|date of filing||default judgment||dismiss with prejudice|
|debt||defendant||dismiss without prejudice|
|debt buyer||depose||division of the court|
|deceptive affidavit||direct examination|
Date of Filing: The date on which a case is filed. This can matter in jurisdictions that have standards for how long cases last (judges do not like reporting that they are taking a long time resolving their cases) or actual limits regarding dismissal of cases not resolved within specified amounts of time.
Debt collector: This term is defined by the Fair Debt Collection Practices Act (FDCPA), 15 U.S.C. section 1692a. A debt collector is someone who regularly engages in the collection of debts due to another person, or who purchased from another person for the purpose of collection. In other words, a “debt collector” is not the person who originally lent you the money.
Deceptive:Language or conditions that tend to deceive. It doesn't have to be actually false, it just needs to be misleading--and the parties often argue over how tricky it must be: enough to mislead a lawyer or judge? an "average" person of "average" education and experience? or, often, someone somewhat "less sophisticated" than that. The courts have generally rejected an interpretation that would make anything deceptive which could conceivably fool anybody. In debt law, something is deceptive in most jurisdictions if it would mislead an "unsophisticated" person, people who might need a little help and yet would be natural targets for debt collectors.
Deceptive affidavit:See, "Deceptive." A sworn statement that is either untrue or, while technically true, is somehow misleading. An affidavits by a debt collector's “custodian of records” regarding the accuracy or truth of the records kept by the original creditor would, in my opinion, be “deceptive.”
Declarant: Legalese for “the person testifying.” The important distinction to bear in mind is that when a jury is presented with something to believe, that something must come from the mouth of one who is under oath—not someone who just happened to be talking to someone who would later testify.
Default: This term has two meanings of importance to a debt defendant. The first use that this handbook uses most frequently is, “fails to defend.” A person defaults on a lawsuit if he fails to answer or otherwise take defensive actions. If this has happened to you, check out Overcoming
Defaults. The second definition is a contractual term—a person “defaults” on a contract if she does not fulfill her obligations, and many (if not most) debt cases involve defaulted credit card accounts.
Default judgment: The judgment entered by the court if you fail to appear and defend yourself from a lawsuit. Typically, the court will give the plaintiff whatever it asked for in the Petition, and it should not give the plaintiff any more than that. If you have a default judgment against you, you could try to get it "vacated" or removed, which would allow you to defend yourself. Click here to learn about the Motion to Vacate Default Judgment Pack. To read more on default judgments, check out Overcoming Defaults.
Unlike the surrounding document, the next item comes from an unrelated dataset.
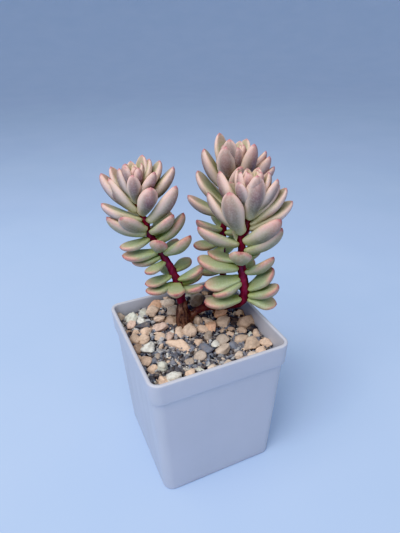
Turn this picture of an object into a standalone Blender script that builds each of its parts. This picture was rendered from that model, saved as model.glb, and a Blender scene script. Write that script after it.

De Novo: "Anew." Sometimes courts have very accelerated processes which either do not allow (or severely limit) discovery or require arbitration, or have somewhat relaxed rules of civil procedure. In these courts you sometimes have a right to a trial de novo if you are not satisfied with the results you get at first. And a trial de novo means that you start completely over and do the whole thing again as if it had never happened (as contrasted to an "appeal," where you ask a higher court to review a lower court's rulings of law). Sometimes you have to pay a filing fee, and sometimes you have to pay other fees if you do not get a better result in the second trial than the first. If you are in a court which allows for trials de novo, you should find out all about the rule as early as possible.
Deposition: This is a sometimes-lengthy question and answer session conducted by either party’s lawyer, where the lawyer asks very specific questions, and the witness (“deponent”) provides equally specific answers. There is no room for guesses, nor is the lawyer permitted to argue with, embarrass, or put words in the mouth of the witness. You can take a witness’ deposition in a case if you are representing yourself.
Direct examination: This is sometimes referred to simply as “direct,” and it refers to the questioning of a friendly witness. You are generally not permitted to ask “leading” questions on direct examination, but must ask “open-ended” questions (questions that do no suggest their own answer) such as “Who did...” “When did...” “What happened next...” or the like. You should not make the questions confusing or hide the answer if it is, in fact, obvious—a direct question is simply a non-suggestive way to ask a question.
Dismiss: A dismissal means to end the lawsuit. When it is done by the judge, it is kicked out; when it is done by a party, it is dropped or allowed to go away. Dismissal does not mean the case cannot be reinstituted—it only means that this case is over.
Dismiss with prejudice: To drop (if a party) or kick out (if a judge) a case in such a way that it cannot be brought again. The debt is eliminated if the case against you is dismissed with prejudice, but you can be sued again if it is not—i.e., if it is dismissed “without prejudice.”
Dismiss without prejudice: The case is dropped (if by a party) or kicked out (if by a judge) in such a way as to allow it to be brought again. The debt is not eliminated and will likely be sold to another person or company who will harass and sue you.
Division of the Court: The number assigned to a courtroom. Generally the same judge will preside over a division over time, but sometimes the judge must be out, and another judge will step in and replace him or her.